_What is expected:_
Gather all lines in the entries that include the word "origin".

_Given information:_
------------------------

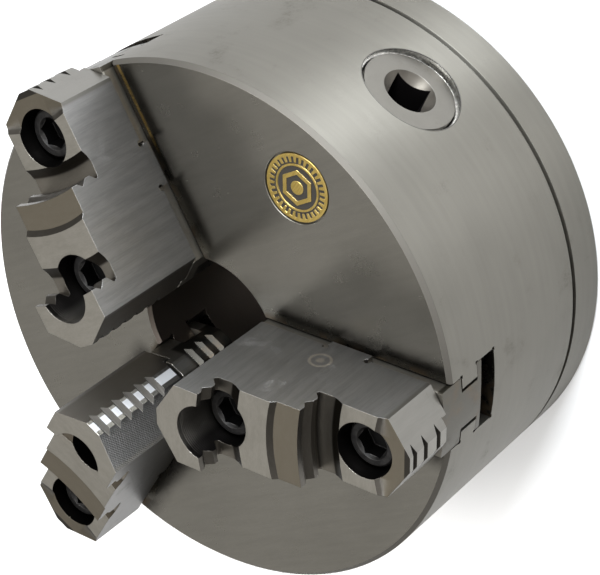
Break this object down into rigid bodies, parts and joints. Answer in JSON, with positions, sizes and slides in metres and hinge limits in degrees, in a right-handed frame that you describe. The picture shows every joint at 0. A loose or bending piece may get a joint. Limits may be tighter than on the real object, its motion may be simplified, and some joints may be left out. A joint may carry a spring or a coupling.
{
  "type": "lathe chuck",
  "caption": "Self-centring scroll chuck with stepped two-piece jaws in radial T-ways, bevel pinions with square key sockets, through bore and flat rear mounting face.",
  "frame": {"origin": "on the chuck's axis, at the rear mounting face", "axes": "+Z along the axis towards the work; +Y towards jaw 1; jaws at 90, 330 and 210 degrees and pinions at 30, 150 and 270 degrees, counted from +X towards +Y"},
  "size_m": [0.16, 0.1622, 0.1212],
  "materials": {
    "body_steel": "satin ground, warm grey",
    "cover_steel": "satin turned, warm grey",
    "jaw_steel": "ground, case hardened",
    "master_steel": "ground, case hardened",
    "pinion_steel": "turned, hardened",
    "hardened_steel": "hardened and oiled",
    "black_oxide": "black oxide",
    "brass_badge": "satin, black filled"
  },
  "bodies": {
    "chuck_body": {"body": "body_steel", "rear_cover": "cover_steel", "cover_screw_1": "black_oxide", "cover_screw_2": "black_oxide", "cover_screw_3": "black_oxide", "cover_screw_4": "black_oxide", "cover_screw_5": "black_oxide", "cover_screw_6": "black_oxide", "pinion_pin_1": "black_oxide", "pinion_pin_2": "black_oxide", "pinion_pin_3": "black_oxide", "badge": "brass_badge"},
    "scroll": {"scroll_plate": "hardened_steel"},
    "pinion_1": {"pinion_1": "pinion_steel"},
    "pinion_2": {"pinion_2": "pinion_steel"},
    "pinion_3": {"pinion_3": "pinion_steel"},
    "jaw_1": {"master_jaw_1": "master_steel", "top_jaw_1": "jaw_steel", "inner_jaw_screw_1": "black_oxide", "outer_jaw_screw_1": "black_oxide"},
    "jaw_2": {"master_jaw_2": "master_steel", "top_jaw_2": "jaw_steel", "inner_jaw_screw_2": "black_oxide", "outer_jaw_screw_2": "black_oxide"},
    "jaw_3": {"master_jaw_3": "master_steel", "top_jaw_3": "jaw_steel", "inner_jaw_screw_3": "black_oxide", "outer_jaw_screw_3": "black_oxide"}
  },
  "joints": [
    {"name": "scroll_turn", "type": "hinge", "parent": "chuck_body", "child": "scroll", "pos_m": [0, 0, 0.0568], "axis": [0, 0, 1], "range_deg": [-360, 450]},
    {"name": "pinion_1_turn", "type": "hinge", "parent": "chuck_body", "child": "pinion_1", "pos_m": [0.05196, 0.03, 0.038], "axis": [0.866, 0.5, 0], "range_deg": [-1801, 1441]},
    {"name": "pinion_2_turn", "type": "hinge", "parent": "chuck_body", "child": "pinion_2", "pos_m": [-0.05196, 0.03, 0.038], "axis": [-0.866, 0.5, 0], "range_deg": [-1801, 1441]},
    {"name": "pinion_3_turn", "type": "hinge", "parent": "chuck_body", "child": "pinion_3", "pos_m": [0, -0.06, 0.038], "axis": [0, -1, 0], "range_deg": [-1801, 1441]},
    {"name": "jaw_1_slide", "type": "slide", "parent": "chuck_body", "child": "jaw_1", "axis": [0, -1, 0], "range_m": [-0.00802, 0.01002]},
    {"name": "jaw_2_slide", "type": "slide", "parent": "chuck_body", "child": "jaw_2", "axis": [-0.866, 0.5, 0], "range_m": [-0.00802, 0.01002]},
    {"name": "jaw_3_slide", "type": "slide", "parent": "chuck_body", "child": "jaw_3", "axis": [0.866, 0.5, 0], "range_m": [-0.00802, 0.01002]}
  ],
  "couplings": [
    {"joint": "pinion_1_turn", "follows": "scroll_turn", "ratio": -4},
    {"joint": "pinion_2_turn", "follows": "scroll_turn", "ratio": -4},
    {"joint": "pinion_3_turn", "follows": "scroll_turn", "ratio": -4},
    {"joint": "jaw_1_slide", "follows": "scroll_turn", "m_per_rad": 0.0012732},
    {"joint": "jaw_2_slide", "follows": "scroll_turn", "m_per_rad": 0.0012732},
    {"joint": "jaw_3_slide", "follows": "scroll_turn", "m_per_rad": 0.0012732}
  ]
}
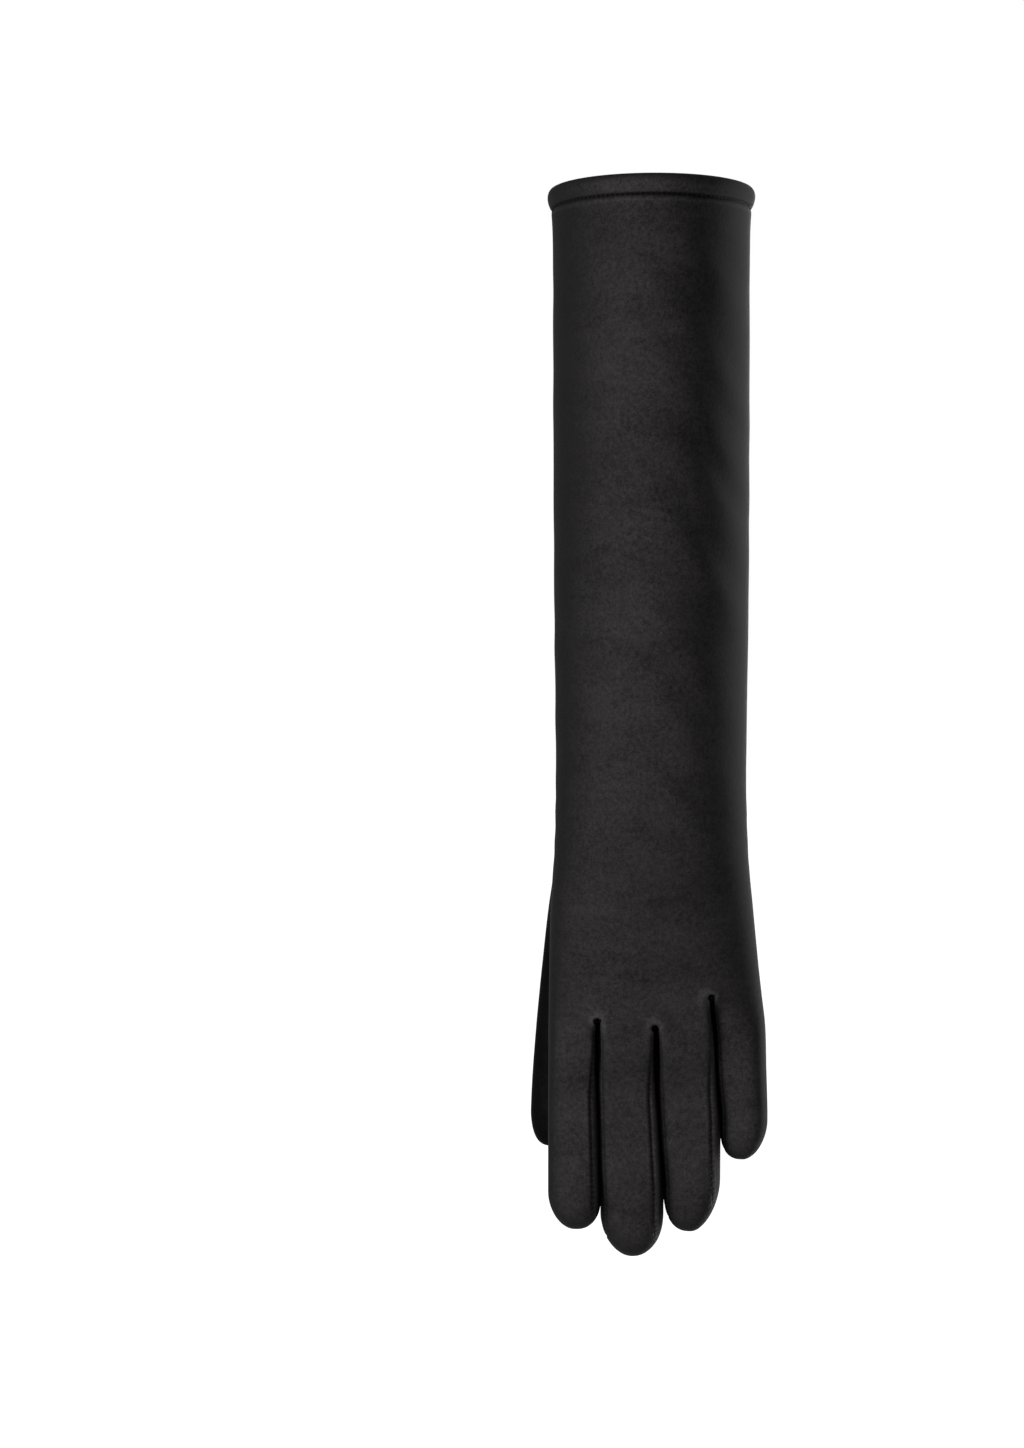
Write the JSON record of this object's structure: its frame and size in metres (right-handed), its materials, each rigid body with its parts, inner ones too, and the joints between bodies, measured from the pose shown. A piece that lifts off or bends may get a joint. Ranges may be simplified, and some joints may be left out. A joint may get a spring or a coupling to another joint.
{
  "type": "long suede dress glove",
  "caption": "Long dress glove for a left hand, filled out as worn with the fingers down, with forked finger sides, a set-in thumb and a folded hem.",
  "frame": {"origin": "centre of the mouth, level with the top of the hem, where the arm goes in", "axes": "+Z from the fingertips up to the mouth; -Y out of the back of the hand; +X from the thumb side to the little finger"},
  "size_m": [0.088, 0.075, 0.4],
  "materials": {
    "suede": "black suede with a short soft nap",
    "hem_suede": "folded black suede, nap pressed a little flatter"
  },
  "bodies": {
    "root": {"trank": "suede", "thumb": "suede", "fork_index_middle": "suede", "fork_middle_ring": "suede", "fork_ring_little": "suede", "hem_band": "hem_suede"}
  },
  "joints": []
}
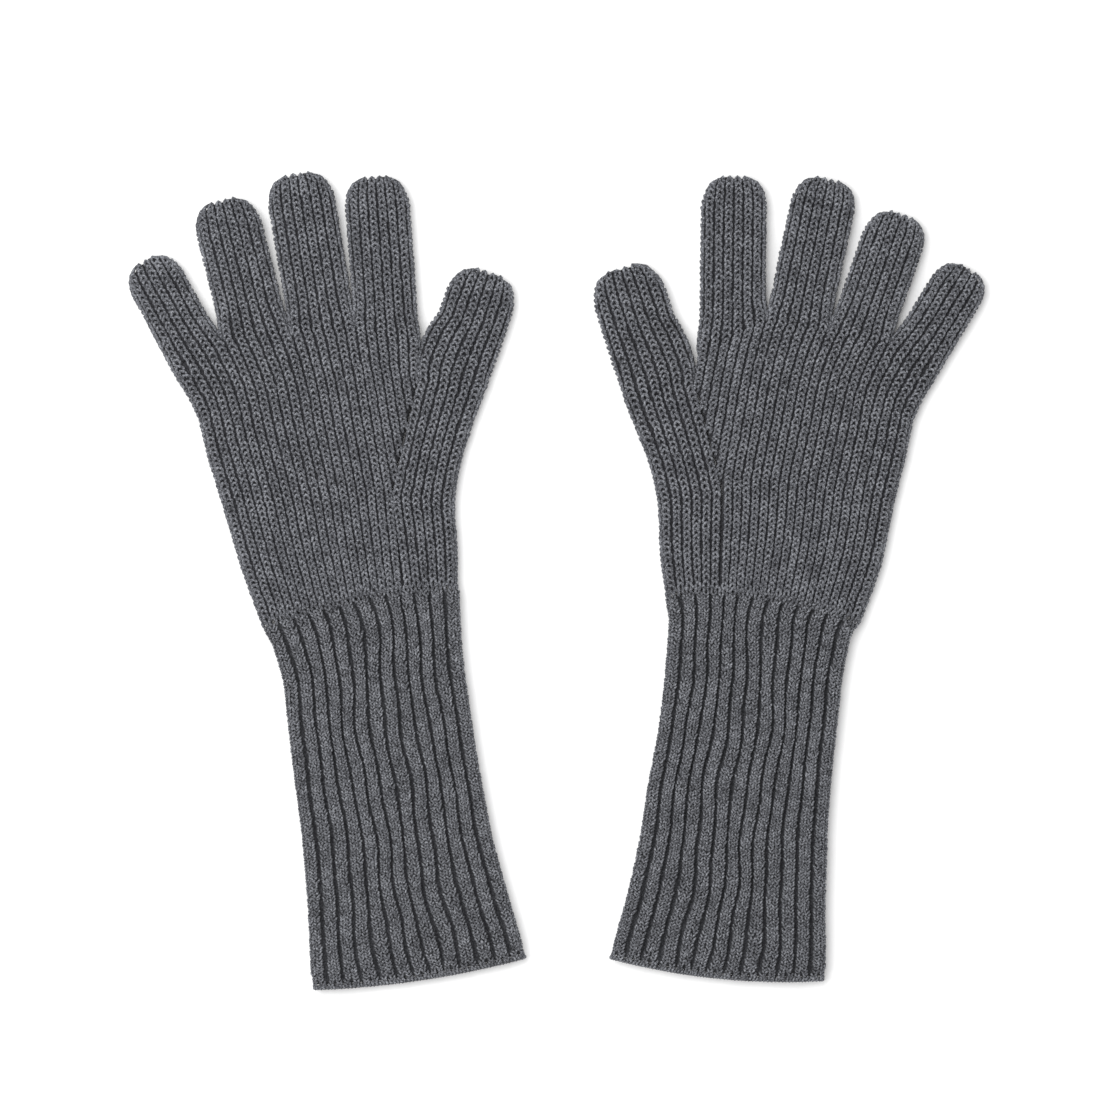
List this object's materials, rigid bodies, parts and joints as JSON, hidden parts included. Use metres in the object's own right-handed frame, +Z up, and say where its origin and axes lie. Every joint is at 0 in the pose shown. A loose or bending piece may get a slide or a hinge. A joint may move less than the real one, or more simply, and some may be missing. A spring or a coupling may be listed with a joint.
{
  "type": "knitted gloves",
  "caption": "Pair of heather-grey knitted gloves with long ribbed cuffs, lying flat side by side with fingers spread; each digit and cuff folds.",
  "frame": {"origin": "middle of the pair on the surface it lies on", "axes": "+Z up from the surface, +Y from the hems to the fingertips, +X from the left glove to the right glove"},
  "size_m": [0.3344, 0.3192, 0.0099],
  "materials": {
    "plain_knit": "matte heather wool, plain knit",
    "rib_knit": "matte heather wool, rib knit",
    "edge_knit": "matte heather wool, cast-on edge and join course"
  },
  "bodies": {
    "left_hand": {"left_hand": "plain_knit", "left_thumb_gusset": "plain_knit", "left_wrist_join": "edge_knit"},
    "left_cuff": {"left_cuff": "rib_knit", "left_cuff_edge": "edge_knit"},
    "left_little": {"left_little": "plain_knit"},
    "left_ring": {"left_ring": "plain_knit"},
    "left_middle": {"left_middle": "plain_knit"},
    "left_index": {"left_index": "plain_knit"},
    "left_thumb": {"left_thumb": "plain_knit"},
    "right_hand": {"right_hand": "plain_knit", "right_thumb_gusset": "plain_knit", "right_wrist_join": "edge_knit"},
    "right_cuff": {"right_cuff": "rib_knit", "right_cuff_edge": "edge_knit"},
    "right_little": {"right_little": "plain_knit"},
    "right_ring": {"right_ring": "plain_knit"},
    "right_middle": {"right_middle": "plain_knit"},
    "right_index": {"right_index": "plain_knit"},
    "right_thumb": {"right_thumb": "plain_knit"}
  },
  "joints": [
    {"name": "left_little_bend", "type": "hinge", "parent": "left_hand", "child": "left_little", "pos_m": [-0.14078, 0.08816, 0.0095], "axis": [0.8788, 0.4772, 0], "range_deg": [0, 90]},
    {"name": "left_ring_bend", "type": "hinge", "parent": "left_hand", "child": "left_ring", "pos_m": [-0.11719, 0.09528, 0.0095], "axis": [0.969, 0.247, 0], "range_deg": [0, 90]},
    {"name": "left_middle_bend", "type": "hinge", "parent": "left_hand", "child": "left_middle", "pos_m": [-0.09122, 0.09783, 0.0095], "axis": [0.9863, 0.165, 0], "range_deg": [0, 90]},
    {"name": "left_index_bend", "type": "hinge", "parent": "left_hand", "child": "left_index", "pos_m": [-0.0662, 0.09548, 0.0095], "axis": [0.9973, 0.0732, 0], "range_deg": [0, 90]},
    {"name": "left_thumb_bend", "type": "hinge", "parent": "left_hand", "child": "left_thumb", "pos_m": [-0.04107, 0.07592, 0.0095], "axis": [0.9483, -0.3173, 0], "range_deg": [0, 60]},
    {"name": "left_cuff_fold", "type": "hinge", "parent": "left_hand", "child": "left_cuff", "pos_m": [-0.07656, -0.01207, 0.0095], "axis": [-0.982, -0.1888, 0], "range_deg": [0, 80]},
    {"name": "right_little_bend", "type": "hinge", "parent": "right_hand", "child": "right_little", "pos_m": [0.13967, 0.0867, 0.0095], "axis": [0.8526, -0.5225, 0], "range_deg": [0, 90]},
    {"name": "right_ring_bend", "type": "hinge", "parent": "right_hand", "child": "right_ring", "pos_m": [0.11778, 0.09472, 0.0095], "axis": [0.9426, -0.3338, 0], "range_deg": [0, 90]},
    {"name": "right_middle_bend", "type": "hinge", "parent": "right_hand", "child": "right_middle", "pos_m": [0.09376, 0.09923, 0.0095], "axis": [0.9781, -0.2079, 0], "range_deg": [0, 90]},
    {"name": "right_index_bend", "type": "hinge", "parent": "right_hand", "child": "right_index", "pos_m": [0.06837, 0.09533, 0.0095], "axis": [0.9999, -0.0122, 0], "range_deg": [0, 90]},
    {"name": "right_thumb_bend", "type": "hinge", "parent": "right_hand", "child": "right_thumb", "pos_m": [0.03965, 0.07452, 0.0095], "axis": [0.9537, 0.3007, 0], "range_deg": [0, 60]},
    {"name": "right_cuff_fold", "type": "hinge", "parent": "right_hand", "child": "right_cuff", "pos_m": [0.08028, -0.01304, 0.0095], "axis": [-0.9908, 0.1353, 0], "range_deg": [0, 80]},
    {"name": "right_glove_slide", "type": "slide", "parent": "left_hand", "child": "right_hand", "axis": [1, 0, 0], "range_m": [0, 0.15]}
  ]
}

------------------------

_Answer to the problem:_
  "frame": {"origin": "on the chuck's axis, at the rear mounting face", "axes": "+Z along the axis towards the work; +Y towards jaw 1; jaws at 90, 330 and 210 degrees and pinions at 30, 150 and 270 degrees, counted from +X towards +Y"},
  "frame": {"origin": "centre of the mouth, level with the top of the hem, where the arm goes in", "axes": "+Z from the fingertips up to the mouth; -Y out of the back of the hand; +X from the thumb side to the little finger"},
List this object's materials, rigid bodies, parts and joints as JSON, hidden parts included. Use metres in the object's own right-handed frame, +Z up, and say where its origin and axes lie. Every joint is at 0 in the pose shown. A loose or bending piece may get a slide or a hinge. A joint may move less than the real one, or more simply, and some may be missing. A spring or a coupling may be listed with a joint.
  "frame": {"origin": "middle of the pair on the surface it lies on", "axes": "+Z up from the surface, +Y from the hems to the fingertips, +X from the left glove to the right glove"},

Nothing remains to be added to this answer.